Related Work & Insights¶
| Method | Text Generation | Representation Learning | Clustering Strategy | Characteristics |
|---|---|---|---|---|
| TextGCD | Concatenate top-3 labels + top-2 attributes | \(\mathcal{L}_{\text{CLIP}}\) (inter-modal) | Dual-branch + co-teaching | First multi-modal GCD; neglects intra-modal alignment |
| GET | Text inversion network generates prompts | \(\mathcal{L}_{\text{CLIP}}+\mathcal{L}_{\text{con}}\) | Single-branch MLP | Uses both inter- and intra-modal losses but combines them naively |
| CLIP-GCD | Knowledge base retrieves similar texts | \(\mathcal{L}_{\text{CLIP}}\) | SimGCD clustering | Relies solely on inter-modal alignment |
| SSR²-GCD | RTA: weighted aggregation of multiple candidates | \(\mathcal{L}_{\text{SSR}^2}\) (intra-modal only) | Dual-branch + co-teaching | First to address imbalanced compression; eliminates inter-modal alignment |
Rating¶
- Novelty: ⭐⭐⭐⭐ — Introducing coding rate reduction into multi-modal GCD offers a distinctive perspective; the finding that inter-modal alignment may be harmful is thought-provoking.

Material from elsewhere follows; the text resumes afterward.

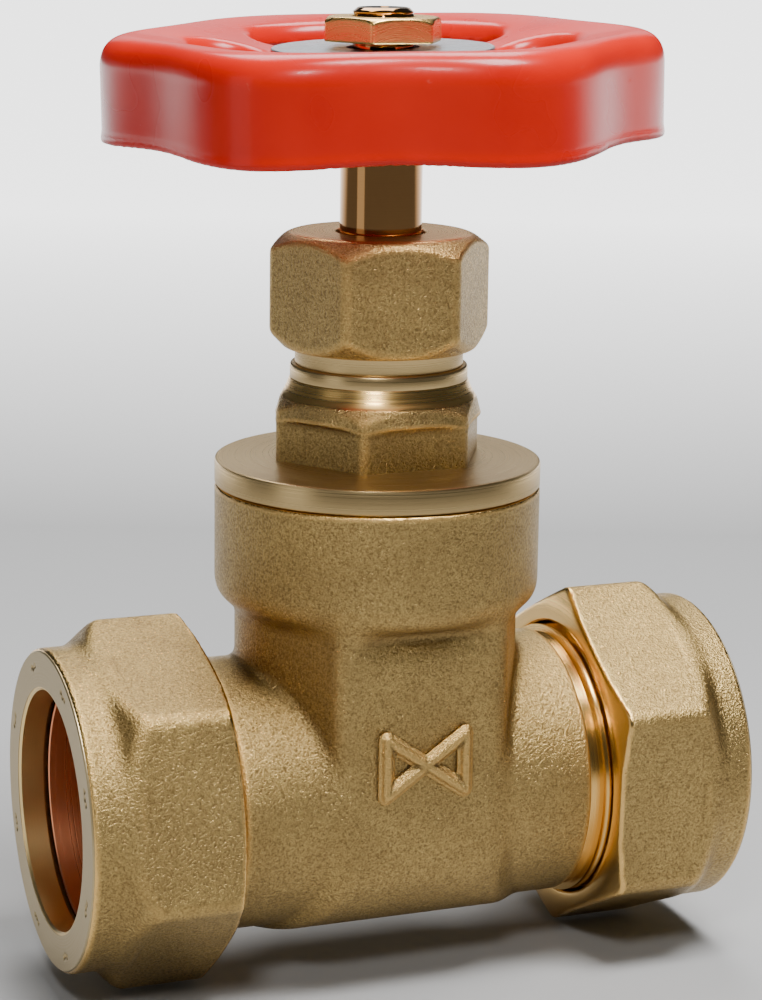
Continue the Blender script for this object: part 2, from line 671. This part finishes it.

- Experimental Thoroughness: ⭐⭐⭐⭐⭐ — Comprehensive evaluation across 8 datasets, comparison of 6 representation learning configurations, and multi-dimensional analysis (rank, consistency, distribution, visualization).
- Writing Quality: ⭐⭐⭐⭐ — Well-structured with rigorous mathematical derivations, though notation is occasionally dense.
- Value: ⭐⭐⭐⭐ — Provides a new direction for representation learning in multi-modal GCD, with substantial improvements on fine-grained datasets.